Sifting the evidence, analysing the hearsay, showing the extent of the leg-pulling, he says that Nessie is no more than the action of the wind and the waves.
Specifically, masses of debris, ‘rafts of pine-needles and sticks, bound together by skeins of stinking algae’, are left rotting in the depths, until they are lifted to the surface by the gas from the decomposing vegetation.
Seen from a distance in the mist or at dusk by amateur photographers or the naked eye, this phenomenon can look supernatural or scarily prehistoric and straight out of a Hammer Horror film.
Furthermore, sonar echoes are no more than the reverberations coming off mooring chains, and Nessie’s humps can be explained as the wake of boats.
Tim Dinsdale’s film, it transpires, was simply the shadow of a zig-zagging dark-hulled fishing boat with an outboard motor.
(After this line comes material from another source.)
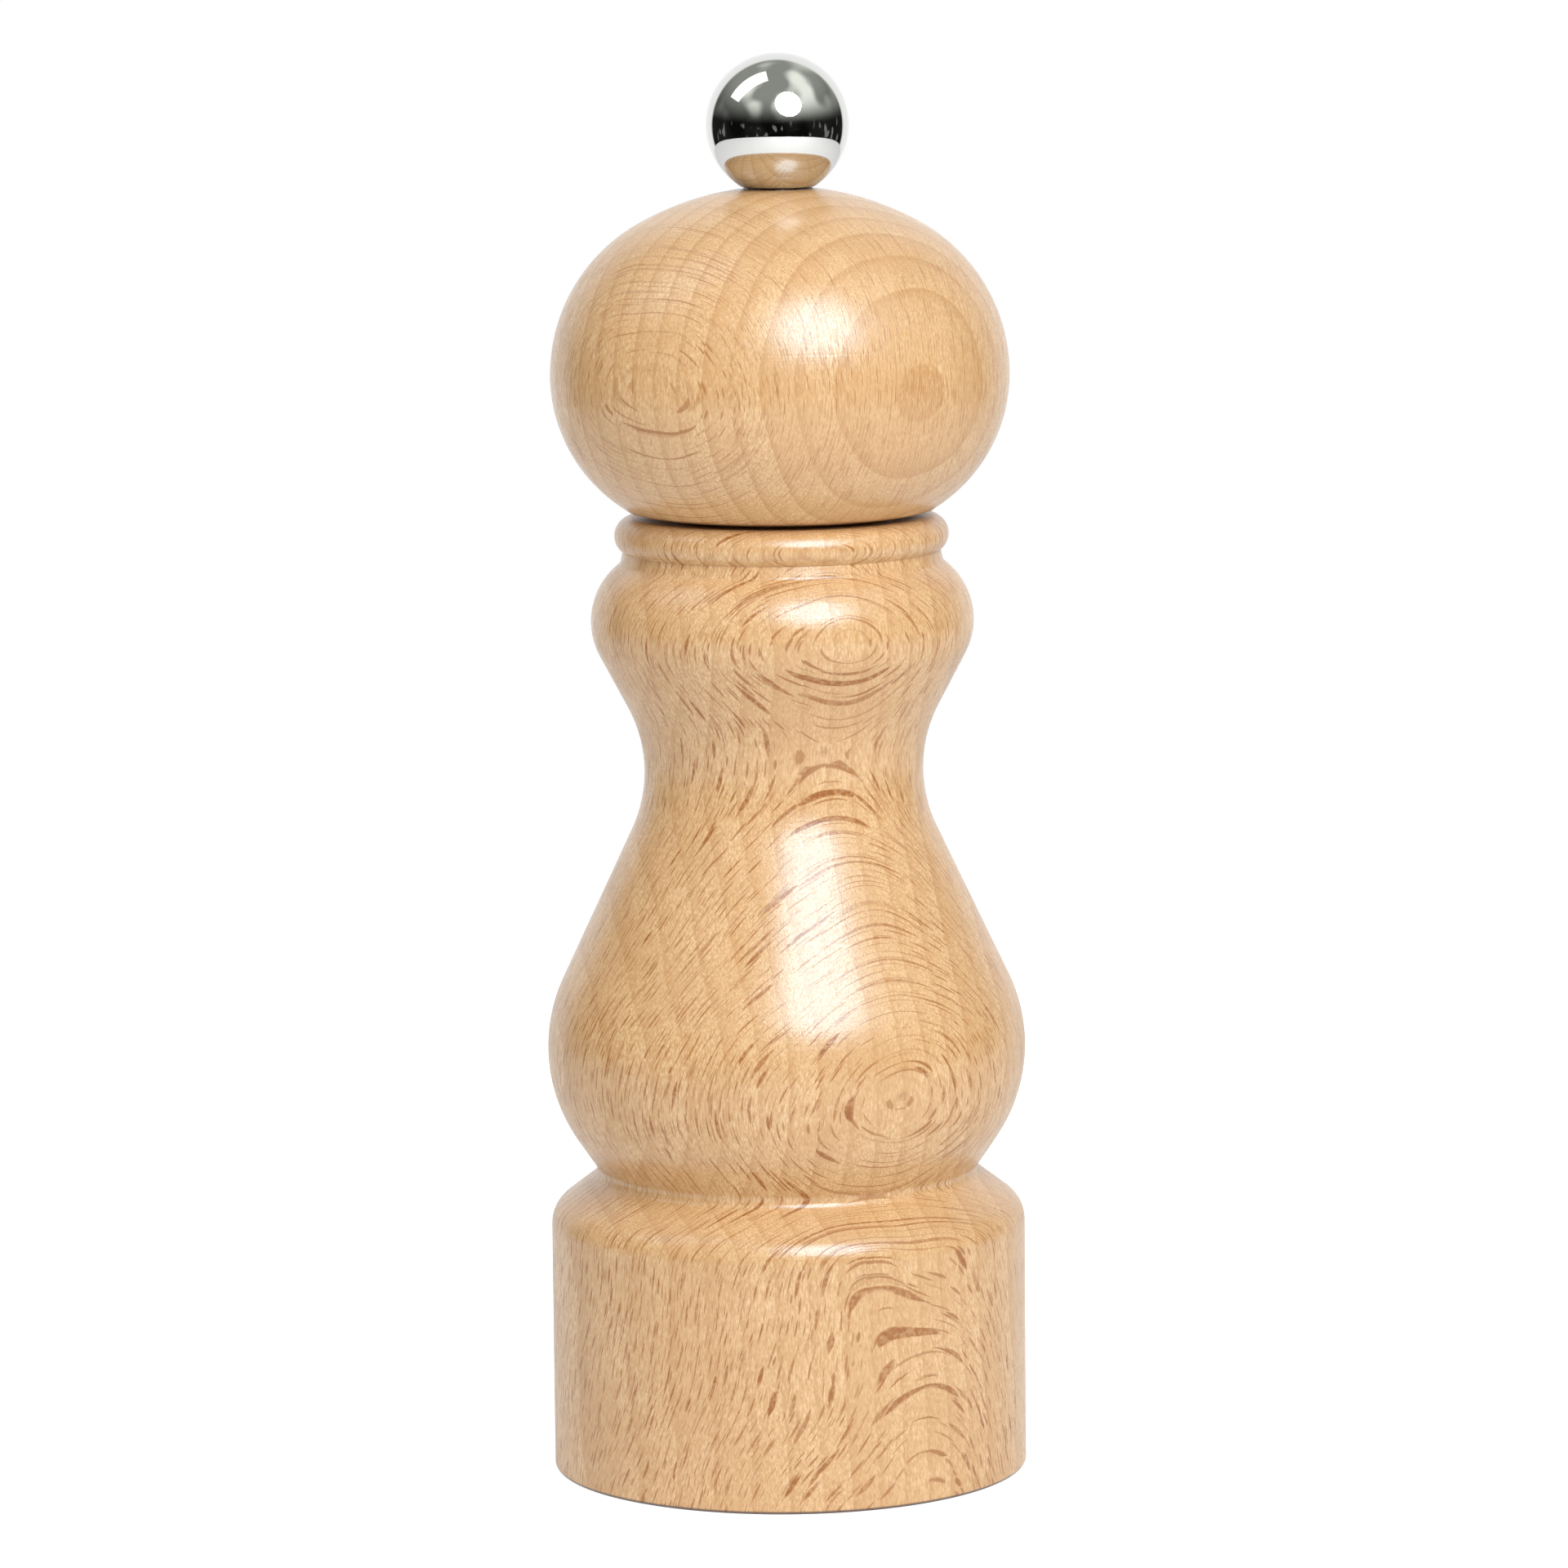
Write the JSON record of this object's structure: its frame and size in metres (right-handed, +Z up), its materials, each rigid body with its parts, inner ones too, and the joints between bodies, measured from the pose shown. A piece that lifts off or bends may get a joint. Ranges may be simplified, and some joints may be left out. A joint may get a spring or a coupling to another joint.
{
  "type": "pepper mill",
  "caption": "Turned wooden pepper mill: cylinder base, grooved bulge, narrow waist, beaded collar, domed head and small bright ball knob, with a shaft-driven steel burr mechanism.",
  "frame": {"origin": "centre of the foot, on the surface the mill stands on", "axes": "+Z up along the shaft; the object is turned about Z, and -Y faces the viewer"},
  "size_m": [0.0608, 0.0608, 0.18],
  "materials": {
    "beech_wood": "clear satin lacquer over turned beech",
    "polished_chrome": "mirror polished",
    "burr_steel": "case-hardened, dark grey",
    "bright_steel": "drawn, satin",
    "spring_steel": "drawn wire",
    "zinc_plated_steel": "bright zinc plate",
    "brass": "turned",
    "nylon": "matt"
  },
  "bodies": {
    "mill_body": {"body": "beech_wood", "base_plate": "zinc_plated_steel", "base_screws": "zinc_plated_steel", "outer_burr": "burr_steel", "bridge": "zinc_plated_steel", "bridge_rivets": "bright_steel"},
    "carrier": {"spring_seat": "zinc_plated_steel", "spring": "spring_steel"},
    "spindle": {"shaft": "bright_steel", "inner_burr": "burr_steel", "spring_washer": "zinc_plated_steel", "burr_washer": "zinc_plated_steel", "burr_nut": "zinc_plated_steel"},
    "mill_head": {"head": "beech_wood", "drive_plate": "zinc_plated_steel", "drive_plate_screws": "zinc_plated_steel", "knob_washer": "zinc_plated_steel"},
    "knob_assembly": {"knob": "polished_chrome", "knob_insert": "brass", "knob_lock_ring": "nylon"}
  },
  "joints": [
    {"name": "grind_turn", "type": "hinge", "parent": "mill_body", "child": "carrier", "pos_m": [0, 0, 0.0315], "axis": [0, 0, 1], "continuous": true},
    {"name": "head_lift", "type": "slide", "parent": "carrier", "child": "mill_head", "axis": [0, 0, 1], "range_m": [0, 0.07]},
    {"name": "knob_turn", "type": "hinge", "parent": "mill_head", "child": "knob_assembly", "pos_m": [0, 0, 0.171], "axis": [0, 0, 1], "range_deg": [-180, 540]},
    {"name": "grind_adjust", "type": "slide", "parent": "carrier", "child": "spindle", "axis": [0, 0, 1], "range_m": [-0.0013, 0.0005], "deforming": ["spring"]}
  ],
  "couplings": [
    {"joint": "grind_adjust", "follows": "knob_turn", "m_per_rad": -0.00012732}
  ]
}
Modern enlargement techniques and computer imaging have also managed to identify two passengers and the boat’s circular licence-number plate.
Basically, ‘the human brain is good at embroidery’. And Sir Peter Scott?
Surely he couldn’t really have risked antagonising the establishment, whose support was always essential for his other conservation enterprises?
Look again at Nessiteras rhombopteryx. It is an anagram of ‘Monster hoax by Sir Peter S’.